What you need to do:
Reproduce the opening lines of the records exactly, up to and including the line in which "---- Driving dimensions" occurs.

Data provided:
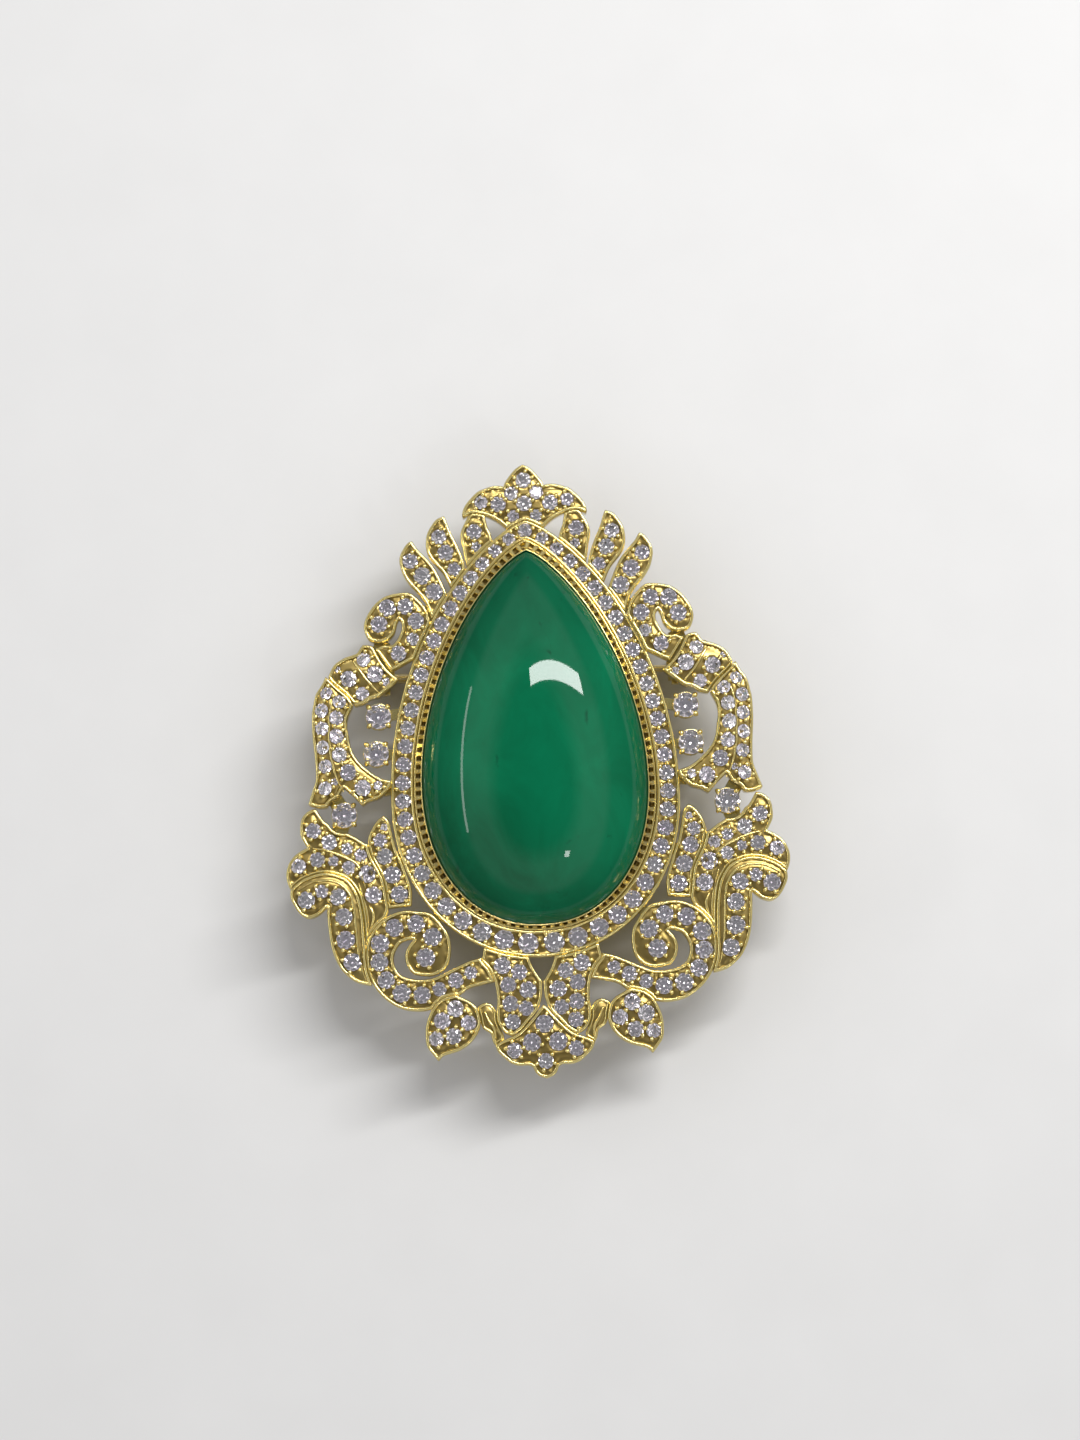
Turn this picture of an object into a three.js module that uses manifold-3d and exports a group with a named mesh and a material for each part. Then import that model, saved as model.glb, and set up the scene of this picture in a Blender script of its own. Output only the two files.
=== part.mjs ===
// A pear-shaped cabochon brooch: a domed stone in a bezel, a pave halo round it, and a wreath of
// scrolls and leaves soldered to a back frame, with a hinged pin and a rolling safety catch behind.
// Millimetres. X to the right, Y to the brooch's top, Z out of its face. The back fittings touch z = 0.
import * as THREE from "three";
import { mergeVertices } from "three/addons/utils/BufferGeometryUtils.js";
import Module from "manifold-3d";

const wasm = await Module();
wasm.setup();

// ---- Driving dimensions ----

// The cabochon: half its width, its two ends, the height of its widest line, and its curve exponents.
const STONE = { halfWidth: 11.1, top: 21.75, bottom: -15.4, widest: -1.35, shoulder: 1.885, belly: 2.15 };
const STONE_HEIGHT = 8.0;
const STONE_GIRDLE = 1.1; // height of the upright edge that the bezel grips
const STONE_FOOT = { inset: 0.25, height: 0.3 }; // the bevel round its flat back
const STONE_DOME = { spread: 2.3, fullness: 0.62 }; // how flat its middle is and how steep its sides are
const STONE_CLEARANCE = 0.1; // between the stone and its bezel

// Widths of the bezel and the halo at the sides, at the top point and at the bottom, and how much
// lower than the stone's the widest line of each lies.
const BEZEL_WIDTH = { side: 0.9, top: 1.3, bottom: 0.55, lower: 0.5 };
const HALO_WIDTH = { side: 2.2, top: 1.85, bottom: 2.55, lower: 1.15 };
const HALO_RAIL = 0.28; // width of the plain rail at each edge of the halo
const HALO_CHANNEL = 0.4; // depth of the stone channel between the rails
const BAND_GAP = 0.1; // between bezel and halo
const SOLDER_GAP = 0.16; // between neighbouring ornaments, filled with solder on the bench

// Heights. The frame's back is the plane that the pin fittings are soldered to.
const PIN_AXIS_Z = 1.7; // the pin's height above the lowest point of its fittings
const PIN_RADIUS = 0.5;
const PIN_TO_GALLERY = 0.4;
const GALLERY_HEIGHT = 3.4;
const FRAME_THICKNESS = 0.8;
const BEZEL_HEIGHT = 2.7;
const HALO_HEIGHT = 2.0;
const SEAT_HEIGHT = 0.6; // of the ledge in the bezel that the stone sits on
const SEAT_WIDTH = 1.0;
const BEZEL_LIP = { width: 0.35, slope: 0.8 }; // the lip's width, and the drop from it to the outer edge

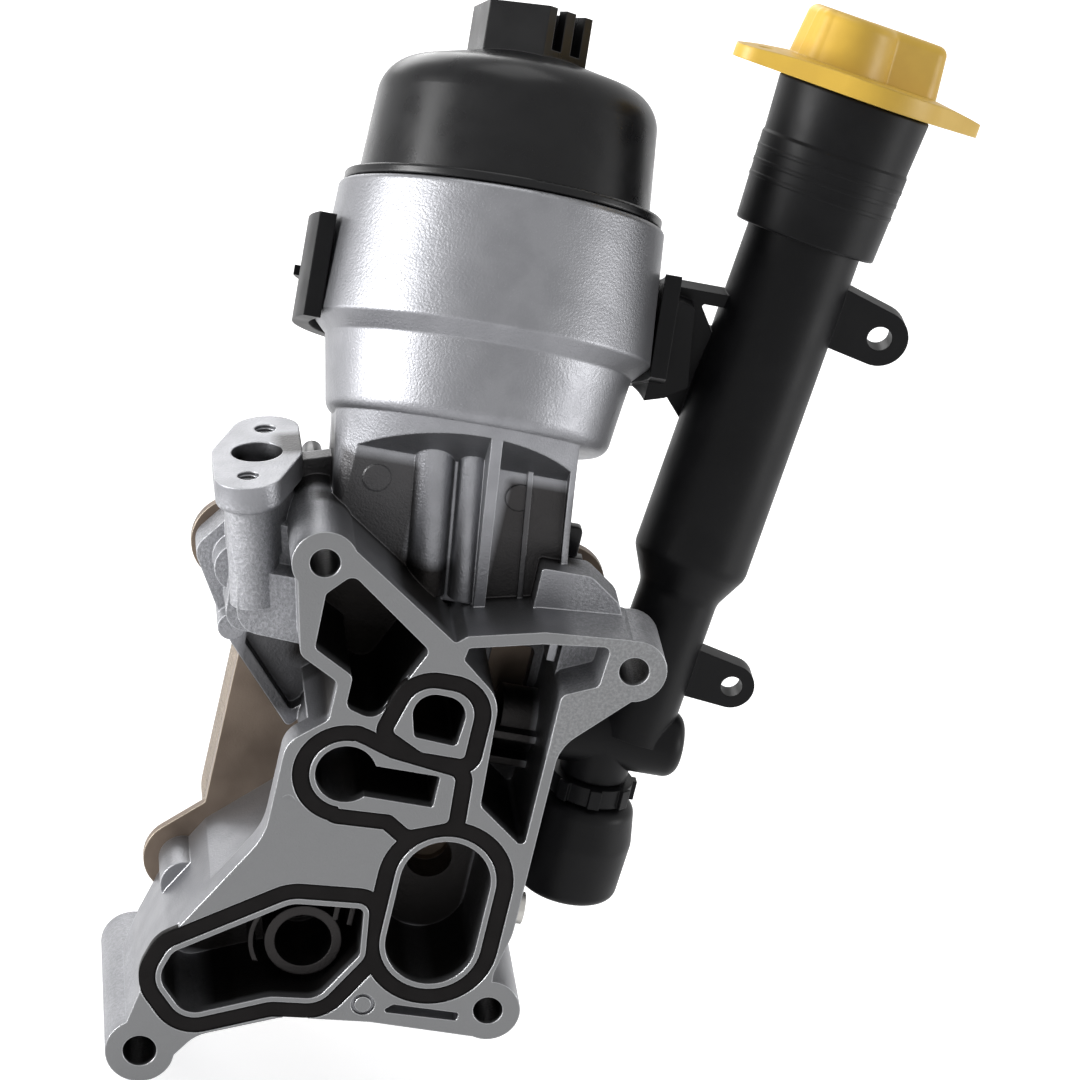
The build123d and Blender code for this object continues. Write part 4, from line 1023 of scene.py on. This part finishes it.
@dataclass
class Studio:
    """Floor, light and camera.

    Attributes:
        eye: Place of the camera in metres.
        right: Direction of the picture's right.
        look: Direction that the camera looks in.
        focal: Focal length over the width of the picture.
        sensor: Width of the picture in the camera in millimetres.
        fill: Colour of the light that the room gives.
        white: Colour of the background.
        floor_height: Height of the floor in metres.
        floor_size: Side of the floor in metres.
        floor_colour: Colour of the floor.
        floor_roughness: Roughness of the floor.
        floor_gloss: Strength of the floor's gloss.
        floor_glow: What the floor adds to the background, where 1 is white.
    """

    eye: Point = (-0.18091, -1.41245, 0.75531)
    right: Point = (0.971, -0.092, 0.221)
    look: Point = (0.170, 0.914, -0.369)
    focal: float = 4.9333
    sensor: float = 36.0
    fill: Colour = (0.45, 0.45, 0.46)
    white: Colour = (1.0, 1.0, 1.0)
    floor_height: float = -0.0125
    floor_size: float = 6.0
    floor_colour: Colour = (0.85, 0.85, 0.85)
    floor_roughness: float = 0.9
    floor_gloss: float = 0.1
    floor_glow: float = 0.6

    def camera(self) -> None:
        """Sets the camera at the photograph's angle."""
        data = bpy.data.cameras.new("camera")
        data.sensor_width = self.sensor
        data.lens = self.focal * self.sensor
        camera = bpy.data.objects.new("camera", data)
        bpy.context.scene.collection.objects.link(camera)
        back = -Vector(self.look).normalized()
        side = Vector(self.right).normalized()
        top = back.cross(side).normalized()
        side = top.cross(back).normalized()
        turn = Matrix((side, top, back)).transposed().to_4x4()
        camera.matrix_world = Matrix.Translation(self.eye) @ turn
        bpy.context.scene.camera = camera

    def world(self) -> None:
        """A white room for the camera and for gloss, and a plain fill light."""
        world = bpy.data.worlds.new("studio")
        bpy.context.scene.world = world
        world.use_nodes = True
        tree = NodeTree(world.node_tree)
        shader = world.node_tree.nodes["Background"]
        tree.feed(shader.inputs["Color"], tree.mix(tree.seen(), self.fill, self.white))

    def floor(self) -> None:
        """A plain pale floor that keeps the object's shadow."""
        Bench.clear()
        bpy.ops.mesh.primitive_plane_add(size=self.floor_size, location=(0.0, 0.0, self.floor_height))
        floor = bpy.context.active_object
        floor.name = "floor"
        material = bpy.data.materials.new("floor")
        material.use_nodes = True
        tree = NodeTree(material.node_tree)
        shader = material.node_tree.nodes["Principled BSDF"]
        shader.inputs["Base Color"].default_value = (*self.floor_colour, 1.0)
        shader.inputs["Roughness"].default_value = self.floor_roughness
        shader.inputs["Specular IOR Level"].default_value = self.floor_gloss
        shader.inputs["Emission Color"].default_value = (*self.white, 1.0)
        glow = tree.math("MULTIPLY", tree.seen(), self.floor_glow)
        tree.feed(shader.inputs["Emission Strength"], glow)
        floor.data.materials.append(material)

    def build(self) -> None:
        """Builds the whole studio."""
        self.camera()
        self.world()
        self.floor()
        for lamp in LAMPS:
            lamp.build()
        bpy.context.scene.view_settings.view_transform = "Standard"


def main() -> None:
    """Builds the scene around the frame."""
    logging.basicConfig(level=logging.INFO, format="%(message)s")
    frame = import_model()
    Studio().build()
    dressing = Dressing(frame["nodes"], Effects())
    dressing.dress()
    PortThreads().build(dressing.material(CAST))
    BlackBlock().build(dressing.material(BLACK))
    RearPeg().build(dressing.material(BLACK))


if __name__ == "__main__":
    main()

Response to the task:
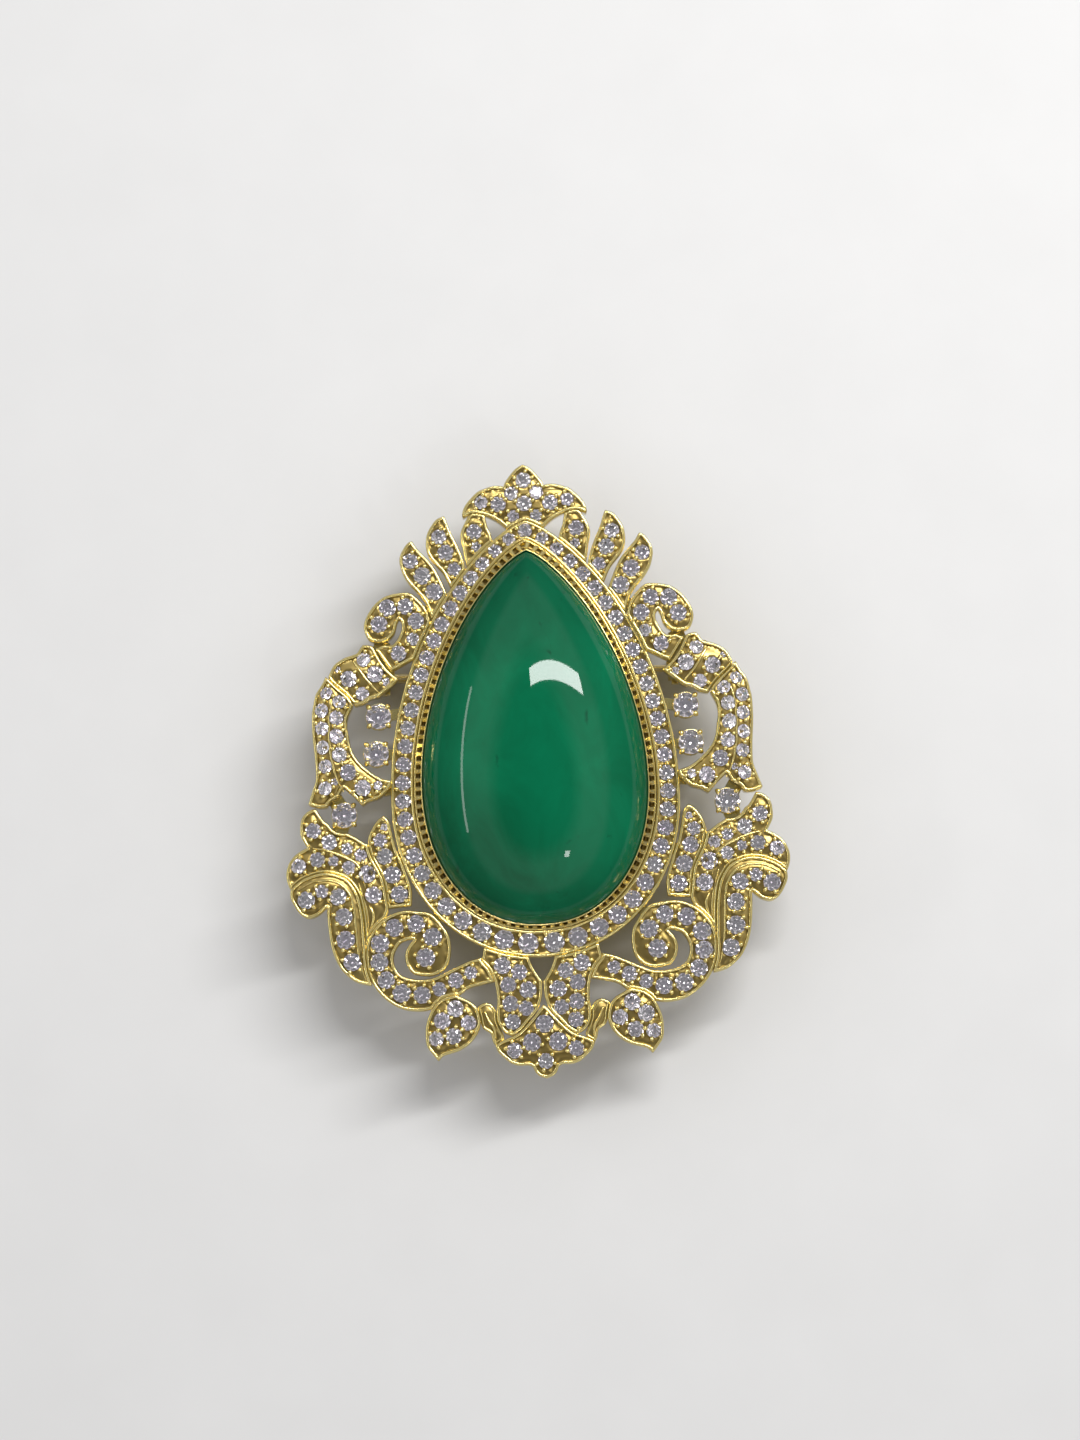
Turn this picture of an object into a three.js module that uses manifold-3d and exports a group with a named mesh and a material for each part. Then import that model, saved as model.glb, and set up the scene of this picture in a Blender script of its own. Output only the two files.
=== part.mjs ===
// A pear-shaped cabochon brooch: a domed stone in a bezel, a pave halo round it, and a wreath of
// scrolls and leaves soldered to a back frame, with a hinged pin and a rolling safety catch behind.
// Millimetres. X to the right, Y to the brooch's top, Z out of its face. The back fittings touch z = 0.
import * as THREE from "three";
import { mergeVertices } from "three/addons/utils/BufferGeometryUtils.js";
import Module from "manifold-3d";

const wasm = await Module();
wasm.setup();

// ---- Driving dimensions ----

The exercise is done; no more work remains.